On Jan15, 2014, at 13:08 , Pavel Stehule <pavel.steh...@gmail.com> wrote:
> 2014/1/15 Florian Pflug <f...@phlo.org>
>> On Jan15, 2014, at 11:20 , Pavel Stehule <pavel.steh...@gmail.com> wrote:
>> > 2014/1/15 Marko Tiikkaja <ma...@joh.to>
>> >   plpgsql.warnings = 'all' # enable all warnings, defauls to the empty 
>> > list, i.e. no warnings
>> >   plpgsql.warnings = 'shadow, unused' # enable just "shadow" and "unused" 
>> > warnings
>> >   plpgsql.warnings_as_errors = on # defaults to off?
>> >
>> > This interface is a lot more flexible and should address Jim's concerns as 
>> > well.
>> >
>> > In this context is not clean if this option is related to plpgsql compile 
>> > warnings, plpgsql executor warnings or general warnings.
>> >
>> > plpgsql.compile_warnings = "disabled", "enabled", "fatal"
>> 
>> This makes no sense to me - warnings can just as well be emitted during 
>> execution. Why would we distinguish the two?

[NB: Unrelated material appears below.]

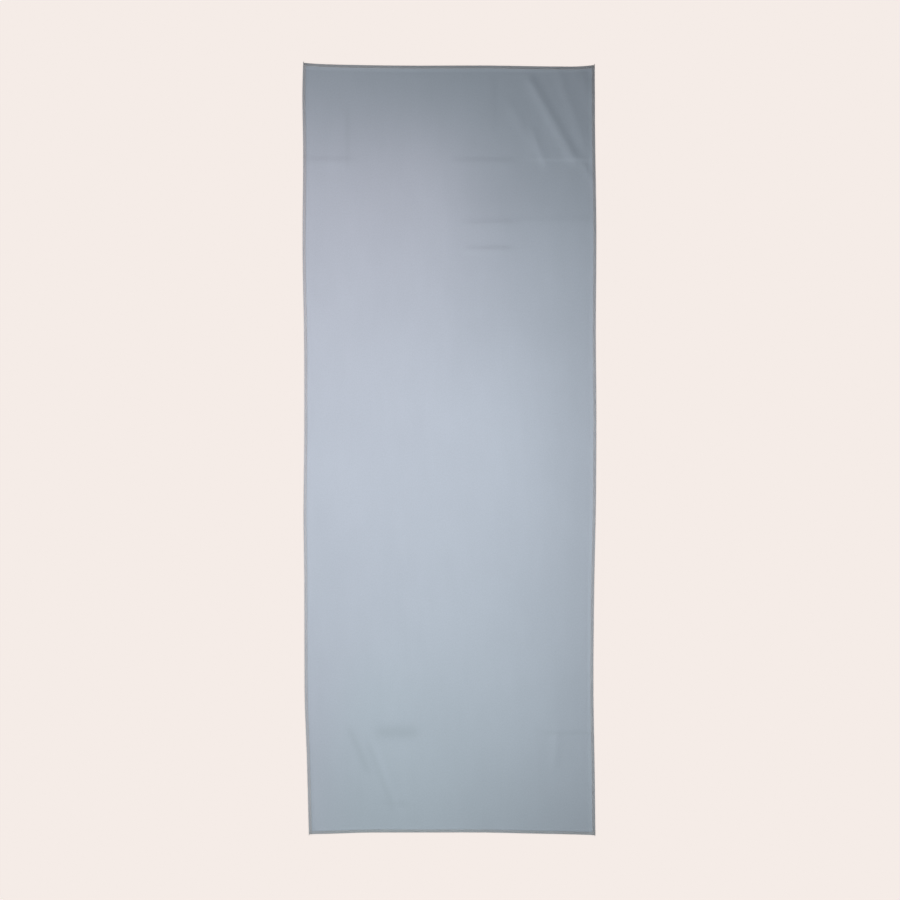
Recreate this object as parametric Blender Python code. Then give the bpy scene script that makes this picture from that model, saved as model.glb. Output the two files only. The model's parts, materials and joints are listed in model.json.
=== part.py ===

What would that accomplish?
> 
> When we talked about plpgsql compiler warnings, we talked about relative 
> important warnings that means in almost all cases some design issue and is 
> better to stop early.
> 
> Postgres warnings is absolutly different kind - usually has informative 
> character - and usually you don't would to increment severity.
> 
> More we talking about warnings produced by plpgsql environment - and what I 
> know - it has sense only for compiler.

The fact that it's named plpgsql.warnings already clearly documents that this 
only affects plpgsql. But whether a particular warning is emitted during 
compilation or during execution it largely irrelevant, I think. For example, if 
we called this compiler_warning, we'd couldn't add a warning which triggers 
when SELECT .. INTO ingores excessive rows.